7 Responses to “Industry Moves: Joost Hires Engineering SVP From Comcast, Loses CTO To BBC”

  1. I also met with them last year, and I noticed that here was a fair amout of fingerpointing inside organization why there was not more adoption. The business team said that the technology wasn't good enough, and the engineering team said the content is not good.

    I think, the real problem with Joost it is not a truly consumer-focused company:

    – The product was designed by the engineering team not the business team – too complex, too resource-hungry, too many bells and whistles. You can tell.

    – The business team never asked itself the question what consumers really want. Otherwise they would not have acquired so much junk content. The result is that instead of a convenient way to watch videeo on demand, they now have the equivalent of a cumbersome file sharing program, whose only purpose seems to be to filter out all the junk content to get to the good one.

  2. I met with the Joost team in early November for a business transaction and I was very disappointed with the outcome. They are def running out of Cash and the entire meeting was filled with back and forth arguments between their directors.

  3. Sure, I live in New York. Having worked in this industry for a long time, including several startups, I know what it feels like to be running out of cash in a few weeks or months time. But someone needs to convince me that Joost indeed has a viable business model here and .. why exactly it is BETTER than Babelgum, Veoh, Vuze, Brightcove, TVU, Akimbo, and all the others players out there who are doing video on demand these days. I have seen most of them and I don't get it why they are all so confident that people will like their junk. Good content and bad content doesn't mix (just like children and accounting don't mix). It will turn people away, and that is what is happening to Joost. In my most humble opinion, Joost should first get rid of all the junk content – that in and by itself will be a big improvement believe me.
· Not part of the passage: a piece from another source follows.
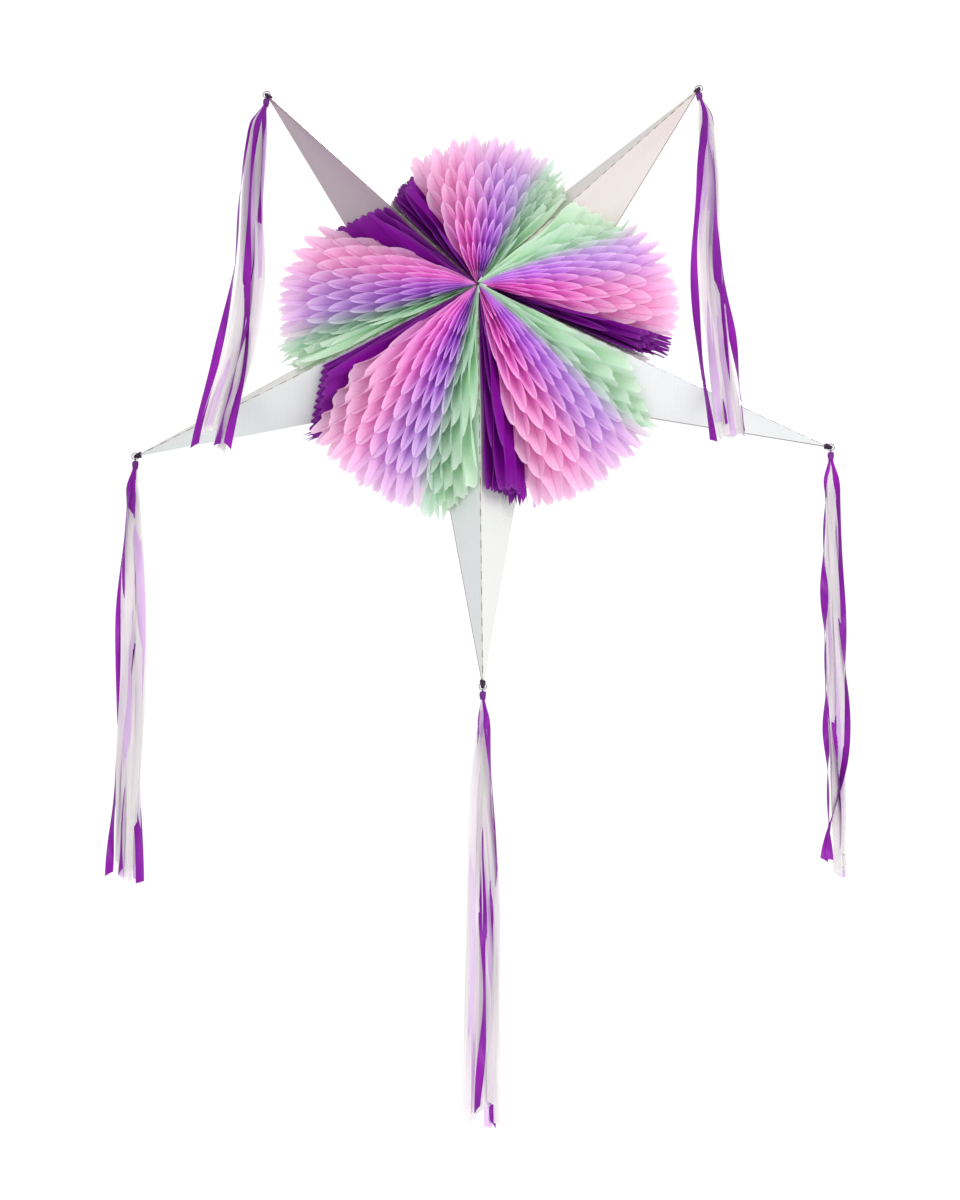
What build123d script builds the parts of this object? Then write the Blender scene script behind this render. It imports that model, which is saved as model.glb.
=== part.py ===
from build123d import *
from math import atan2, cos, degrees, radians, sin
import os

os.makedirs("parts", exist_ok=True)

# Star-shaped pinata, in mm. X to the right, Y to the back, Z up. The origin is the centre of the
# hanging eyelet; the star's middle lies below it and a little in front of it.
CENTRE_Y = -11.0
CENTRE_Z = -102.0

# Card star: five hollow arms, each one blank with three folds and one glued seam.
TIP_RADIUS = 400.0
FRONT_APEX = 176.0
BACK_APEX = 64.0
VALLEY_RADIUS = 96.0
VALLEY_FORWARD = 44.0
CARD_THICKNESS = 2.0
PANEL_OVERRUN = 1.03
ARM_ANGLES = {"bottom": -90.0, "right": -17.5, "upper_right": 53.0, "upper_left": 127.0, "left": 197.5}
ARM_NAMES = list(ARM_ANGLES)

# Honeycomb pads: one page profile turned about the valley fold, (along, off) the fold.
PAD_PROFILE = [(0.0, 0.0), (162.5, 0.0), (217.5, 119.0), (151.0, 127.0)]
PAGE_SHARES = {"mint": 5.0, "lavender": 7.0, "pink": 8.0, "purple": 4.0}
FAN_NAMES = {"bottom": "lower_right", "right": "right", "upper_right": "top", "upper_left": "left"}
FAN_NAMES["left"] = "lower_left"
FLIPPED_FAN = "top"

# Thread loop through each tip, chained to a link and to the tassel's knot.
THREAD_HOLE_RADIUS = 0.8
THREAD_HOLE_INSET = 6.0
THREAD_HOLE_FORWARD = 0.8
LOOP_RADIUS = 4.0
LOOP_WIRE = 0.4
LINK_RADIUS = 1.6
LINK_WIRE = 0.4
LINK_GAP = 0.2
KNOT_RADIUS = 3.0
KNOT_DROP = 5.0

# Tassels: three fringed layers each, cut into strips that part below the knot.
LOWER_TASSEL_LENGTH = 495.0
UPPER_TASSEL_LENGTH = 468.0
STRIP_WIDTH = 9.0
STRIP_THICKNESS = 0.4
STRIP_HEAD_WIDTH = 2.4
STRIP_HEAD_PITCH = 1.8
STRIP_PART_DROP = 60.0
STRIP_STAGGER = 11.0
STRIP_GAP = 0.3
LAYER_PITCH = 1.1
STRIP_COLUMNS = {"purple": (-15.0, 1.0, 15.0), "lavender": (-9.0, 7.0, 18.0), "clear": (-19.0, -5.0, 8.0, 20.0)}
TASSEL_FORWARD_TILT = {"upper_right": 11.0, "upper_left": 11.0}
TASSEL_OUTWARD_TILT = {"upper_right": 4.0, "upper_left": -4.0}

# Filler door over a hole in the back of the right arm, measured from the back hub along and off
# the glued valley.
DOOR_HOLE = (78.0, 20.0, 132.0, 70.0)
DOOR_MARGIN = 7.0
DOOR_GAP = 0.3

# Hanging tab glued into the top valley, with its eyelet.
TAB_THICKNESS = 2.0
TAB_HALF_WIDTH = 22.0
TAB_TOP = 16.0
TAB_CORNER = 6.0
TAB_CLEARANCE = 0.05
EYELET_BORE = 4.0
EYELET_BARREL = 5.0
EYELET_FLANGE = 9.0
EYELET_FLANGE_THICKNESS = 1.0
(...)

Then build A FEW great channels with great content, and then think about whether going into (re-)streaming of live video content is not the much better thing to do. My hunch is that a lot of the infrastructure is in place already. People will always want live content such as sports and news, so all this talk about users wanting to watch anything they want, anytime they want, I don't get it. Linear TV and broadcasters are here for very good reasons, including a) identification and selection of content (they know more content than any single person ever can, remember), b) aggregation and programming (they know more about viewing habits than any single person, remember), c) reproduction, presentation and distribution (they are really good at this). These reasons will never go away, nor will live events, so broadcasters are here to stay. At best, video on demand is a feature, and add-on to my linear TV experience. So to me, using Joost with its MIX of good and bad content on demand is more or less the same as going on Napster and find the video I like. And THAT was bad enough.

  4. I know several people there. Joost is basically dead. You will see many exits like this in the next weeks and months.

    1) They don't have attractive enough content to attract big audiences (frankly, who wants to sift through tons of crap on a site, only to find our that there is ONLY garbage?)
    2) They have practically no ad revenues so far, no improvement in sight (frankly, as an advertiser, would you advertise with them? Very limited audience.)
    2) Their cost structure is killing them (frankly, do you think a corporate exec can run a startup?)

    All this begs the question: Is VoD a valid business model?

    BTW, expect to see the same sort of news from Babelgum. They are also about to blow up. Similar story there: A corporate guy was brought in, to run a startup?????!!! Hello!